Problem statement:
Quote, please, the line with "obj.matrix_parent_inverse = Matrix.Identity(4)", the line with "from mathutils import Euler, Vector", and every line between them, exactly and with nothing else.

Information supplied:

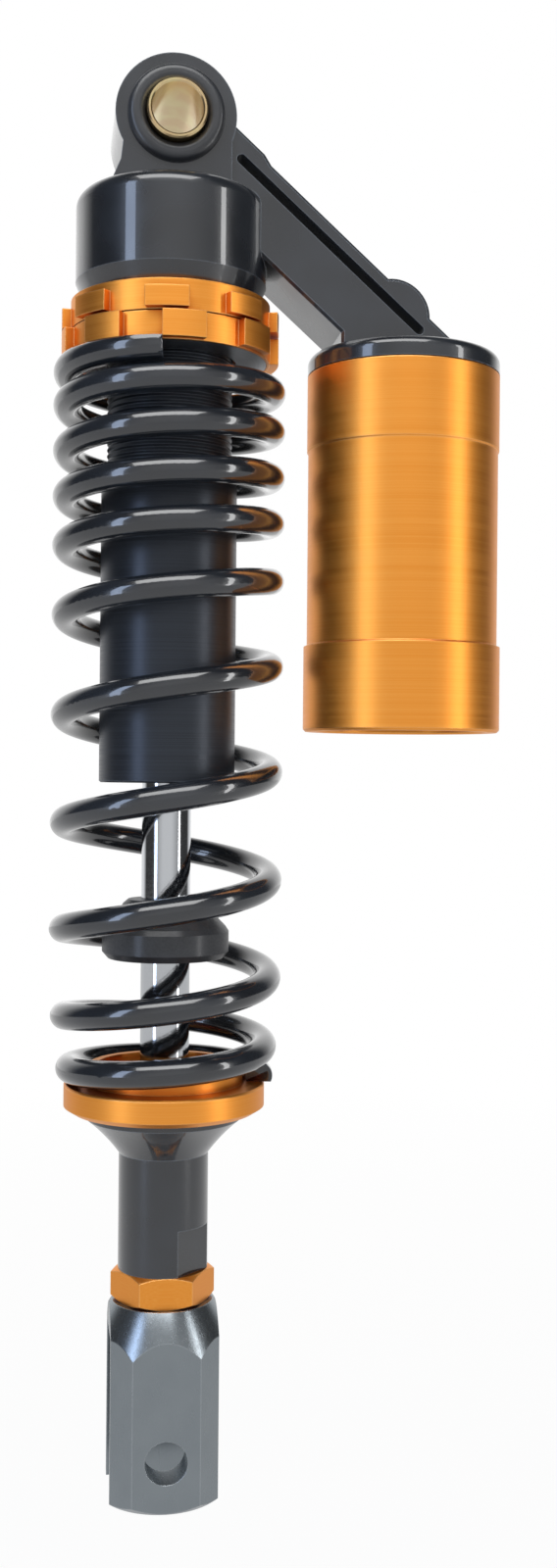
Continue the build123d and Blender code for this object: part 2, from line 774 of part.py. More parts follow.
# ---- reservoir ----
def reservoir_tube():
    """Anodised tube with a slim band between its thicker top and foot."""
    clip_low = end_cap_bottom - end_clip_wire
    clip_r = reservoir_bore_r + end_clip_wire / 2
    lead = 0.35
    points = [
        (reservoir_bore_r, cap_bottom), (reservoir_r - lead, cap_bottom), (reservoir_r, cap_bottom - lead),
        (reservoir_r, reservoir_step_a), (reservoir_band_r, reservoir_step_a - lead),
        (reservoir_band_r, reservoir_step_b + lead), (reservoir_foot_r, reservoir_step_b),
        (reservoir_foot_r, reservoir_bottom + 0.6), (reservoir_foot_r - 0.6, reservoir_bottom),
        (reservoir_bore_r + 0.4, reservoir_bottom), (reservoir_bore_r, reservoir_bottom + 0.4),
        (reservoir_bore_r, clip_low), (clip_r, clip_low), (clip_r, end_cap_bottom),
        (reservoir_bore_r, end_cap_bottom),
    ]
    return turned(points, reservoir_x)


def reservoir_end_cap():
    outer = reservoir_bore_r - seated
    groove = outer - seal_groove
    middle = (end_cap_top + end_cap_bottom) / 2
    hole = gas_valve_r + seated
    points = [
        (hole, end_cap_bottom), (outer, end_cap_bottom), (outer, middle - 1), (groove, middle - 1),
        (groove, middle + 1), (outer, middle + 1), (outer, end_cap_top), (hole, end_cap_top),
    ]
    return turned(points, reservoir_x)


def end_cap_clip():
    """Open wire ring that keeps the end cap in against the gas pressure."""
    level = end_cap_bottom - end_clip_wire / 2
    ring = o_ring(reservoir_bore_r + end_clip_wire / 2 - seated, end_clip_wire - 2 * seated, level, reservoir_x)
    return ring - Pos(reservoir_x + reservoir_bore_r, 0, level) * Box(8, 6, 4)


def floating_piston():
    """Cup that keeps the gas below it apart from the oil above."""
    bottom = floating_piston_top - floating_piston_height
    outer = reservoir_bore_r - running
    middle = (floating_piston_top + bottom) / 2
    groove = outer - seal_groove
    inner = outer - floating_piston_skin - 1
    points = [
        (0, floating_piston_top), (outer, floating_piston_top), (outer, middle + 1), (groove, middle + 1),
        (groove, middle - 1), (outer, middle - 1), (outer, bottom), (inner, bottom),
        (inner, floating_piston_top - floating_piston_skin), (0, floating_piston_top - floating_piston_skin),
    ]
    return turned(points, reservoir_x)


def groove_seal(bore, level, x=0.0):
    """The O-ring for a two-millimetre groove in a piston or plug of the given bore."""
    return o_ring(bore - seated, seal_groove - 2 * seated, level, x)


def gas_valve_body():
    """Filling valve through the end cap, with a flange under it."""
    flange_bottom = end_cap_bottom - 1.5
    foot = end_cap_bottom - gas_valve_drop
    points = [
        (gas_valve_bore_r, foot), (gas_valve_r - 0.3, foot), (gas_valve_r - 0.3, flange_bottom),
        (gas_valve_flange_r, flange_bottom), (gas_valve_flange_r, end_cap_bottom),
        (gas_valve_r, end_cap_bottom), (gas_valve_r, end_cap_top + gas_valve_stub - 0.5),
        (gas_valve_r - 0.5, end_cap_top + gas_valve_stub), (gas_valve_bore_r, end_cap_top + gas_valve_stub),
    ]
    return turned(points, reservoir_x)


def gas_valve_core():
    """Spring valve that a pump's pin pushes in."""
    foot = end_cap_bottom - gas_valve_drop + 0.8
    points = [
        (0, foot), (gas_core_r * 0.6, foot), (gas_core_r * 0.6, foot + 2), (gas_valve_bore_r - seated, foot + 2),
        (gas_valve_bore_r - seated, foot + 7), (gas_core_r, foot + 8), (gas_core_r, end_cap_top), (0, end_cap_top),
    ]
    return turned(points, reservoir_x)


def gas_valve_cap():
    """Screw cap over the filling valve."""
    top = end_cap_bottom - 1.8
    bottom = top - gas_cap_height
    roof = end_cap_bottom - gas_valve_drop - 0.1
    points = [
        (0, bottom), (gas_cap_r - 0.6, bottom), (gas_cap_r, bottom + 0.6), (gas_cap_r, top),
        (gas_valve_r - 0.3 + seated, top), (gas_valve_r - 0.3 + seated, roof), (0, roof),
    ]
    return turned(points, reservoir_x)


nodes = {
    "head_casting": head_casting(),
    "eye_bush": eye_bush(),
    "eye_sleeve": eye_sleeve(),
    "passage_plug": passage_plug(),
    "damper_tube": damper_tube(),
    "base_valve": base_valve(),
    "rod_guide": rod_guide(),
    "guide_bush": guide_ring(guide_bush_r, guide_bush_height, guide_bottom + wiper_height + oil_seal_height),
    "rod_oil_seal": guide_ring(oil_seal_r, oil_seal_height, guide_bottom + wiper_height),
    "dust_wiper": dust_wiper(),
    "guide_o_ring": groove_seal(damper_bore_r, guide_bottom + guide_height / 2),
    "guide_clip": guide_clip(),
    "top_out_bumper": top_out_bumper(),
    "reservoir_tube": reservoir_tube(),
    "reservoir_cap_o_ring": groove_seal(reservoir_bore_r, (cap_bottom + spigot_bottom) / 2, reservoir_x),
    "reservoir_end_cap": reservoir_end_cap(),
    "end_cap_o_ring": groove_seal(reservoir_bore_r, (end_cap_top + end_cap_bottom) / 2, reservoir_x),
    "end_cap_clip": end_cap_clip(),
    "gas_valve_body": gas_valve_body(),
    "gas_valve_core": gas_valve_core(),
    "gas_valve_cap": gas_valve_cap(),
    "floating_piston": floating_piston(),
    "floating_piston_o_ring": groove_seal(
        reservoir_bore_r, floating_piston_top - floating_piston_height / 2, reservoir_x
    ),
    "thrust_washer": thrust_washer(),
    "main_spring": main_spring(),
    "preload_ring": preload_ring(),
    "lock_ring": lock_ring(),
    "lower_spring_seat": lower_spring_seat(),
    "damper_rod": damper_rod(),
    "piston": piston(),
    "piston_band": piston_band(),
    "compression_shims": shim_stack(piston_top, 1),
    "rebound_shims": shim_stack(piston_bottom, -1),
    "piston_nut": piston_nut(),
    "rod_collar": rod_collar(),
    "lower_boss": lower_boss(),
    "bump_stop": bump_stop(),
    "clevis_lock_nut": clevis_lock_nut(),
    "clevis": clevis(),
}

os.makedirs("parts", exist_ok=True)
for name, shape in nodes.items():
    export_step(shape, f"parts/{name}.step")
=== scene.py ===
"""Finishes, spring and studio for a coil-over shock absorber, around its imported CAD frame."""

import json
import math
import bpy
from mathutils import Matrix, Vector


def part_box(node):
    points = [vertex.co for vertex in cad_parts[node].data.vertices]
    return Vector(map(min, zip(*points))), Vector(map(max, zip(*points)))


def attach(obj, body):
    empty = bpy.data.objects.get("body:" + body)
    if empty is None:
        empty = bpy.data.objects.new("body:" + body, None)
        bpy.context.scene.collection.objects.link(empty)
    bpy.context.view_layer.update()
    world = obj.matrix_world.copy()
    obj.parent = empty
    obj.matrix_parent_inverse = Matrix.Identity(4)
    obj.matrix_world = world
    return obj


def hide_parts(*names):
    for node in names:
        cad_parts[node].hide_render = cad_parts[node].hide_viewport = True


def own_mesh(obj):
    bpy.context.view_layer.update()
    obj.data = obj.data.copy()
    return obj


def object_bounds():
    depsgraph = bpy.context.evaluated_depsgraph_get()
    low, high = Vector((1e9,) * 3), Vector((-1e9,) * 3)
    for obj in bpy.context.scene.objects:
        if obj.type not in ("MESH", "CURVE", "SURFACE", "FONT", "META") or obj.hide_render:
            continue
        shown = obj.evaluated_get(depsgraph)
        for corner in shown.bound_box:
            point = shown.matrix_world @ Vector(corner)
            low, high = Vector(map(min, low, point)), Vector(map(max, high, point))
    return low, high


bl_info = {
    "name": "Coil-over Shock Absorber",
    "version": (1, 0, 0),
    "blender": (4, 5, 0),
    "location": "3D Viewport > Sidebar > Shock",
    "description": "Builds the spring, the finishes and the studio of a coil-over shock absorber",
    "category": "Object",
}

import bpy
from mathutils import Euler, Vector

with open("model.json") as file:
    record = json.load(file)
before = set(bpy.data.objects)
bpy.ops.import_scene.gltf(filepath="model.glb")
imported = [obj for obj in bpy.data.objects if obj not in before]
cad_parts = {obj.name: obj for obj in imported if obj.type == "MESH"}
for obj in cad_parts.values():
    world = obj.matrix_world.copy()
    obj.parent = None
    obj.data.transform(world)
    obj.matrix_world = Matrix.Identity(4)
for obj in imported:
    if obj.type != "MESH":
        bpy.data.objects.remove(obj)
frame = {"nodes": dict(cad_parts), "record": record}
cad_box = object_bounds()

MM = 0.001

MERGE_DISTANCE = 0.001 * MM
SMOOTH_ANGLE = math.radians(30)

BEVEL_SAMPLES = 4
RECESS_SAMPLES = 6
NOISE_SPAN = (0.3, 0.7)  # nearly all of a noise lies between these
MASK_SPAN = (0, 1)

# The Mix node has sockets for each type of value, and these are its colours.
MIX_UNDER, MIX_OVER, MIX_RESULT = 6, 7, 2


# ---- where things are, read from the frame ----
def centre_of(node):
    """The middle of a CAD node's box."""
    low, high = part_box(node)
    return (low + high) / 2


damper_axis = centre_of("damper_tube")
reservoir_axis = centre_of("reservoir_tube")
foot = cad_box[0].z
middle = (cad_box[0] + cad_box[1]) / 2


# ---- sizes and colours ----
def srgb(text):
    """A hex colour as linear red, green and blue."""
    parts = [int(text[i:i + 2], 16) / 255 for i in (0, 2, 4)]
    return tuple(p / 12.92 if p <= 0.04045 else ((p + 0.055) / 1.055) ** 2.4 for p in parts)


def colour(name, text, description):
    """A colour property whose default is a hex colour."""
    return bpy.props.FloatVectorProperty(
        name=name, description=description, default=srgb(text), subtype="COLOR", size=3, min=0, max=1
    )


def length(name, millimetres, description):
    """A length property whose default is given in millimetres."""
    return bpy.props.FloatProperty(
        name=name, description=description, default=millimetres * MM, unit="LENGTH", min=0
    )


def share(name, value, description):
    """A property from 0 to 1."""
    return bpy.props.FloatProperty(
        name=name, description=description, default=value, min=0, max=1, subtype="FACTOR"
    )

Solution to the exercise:
    obj.matrix_parent_inverse = Matrix.Identity(4)
    obj.matrix_world = world
    return obj


def hide_parts(*names):
    for node in names:
        cad_parts[node].hide_render = cad_parts[node].hide_viewport = True


def own_mesh(obj):
    bpy.context.view_layer.update()
    obj.data = obj.data.copy()
    return obj


def object_bounds():
    depsgraph = bpy.context.evaluated_depsgraph_get()
    low, high = Vector((1e9,) * 3), Vector((-1e9,) * 3)
    for obj in bpy.context.scene.objects:
        if obj.type not in ("MESH", "CURVE", "SURFACE", "FONT", "META") or obj.hide_render:
            continue
        shown = obj.evaluated_get(depsgraph)
        for corner in shown.bound_box:
            point = shown.matrix_world @ Vector(corner)
            low, high = Vector(map(min, low, point)), Vector(map(max, high, point))
    return low, high


bl_info = {
    "name": "Coil-over Shock Absorber",
    "version": (1, 0, 0),
    "blender": (4, 5, 0),
    "location": "3D Viewport > Sidebar > Shock",
    "description": "Builds the spring, the finishes and the studio of a coil-over shock absorber",
    "category": "Object",
}

import bpy
from mathutils import Euler, Vector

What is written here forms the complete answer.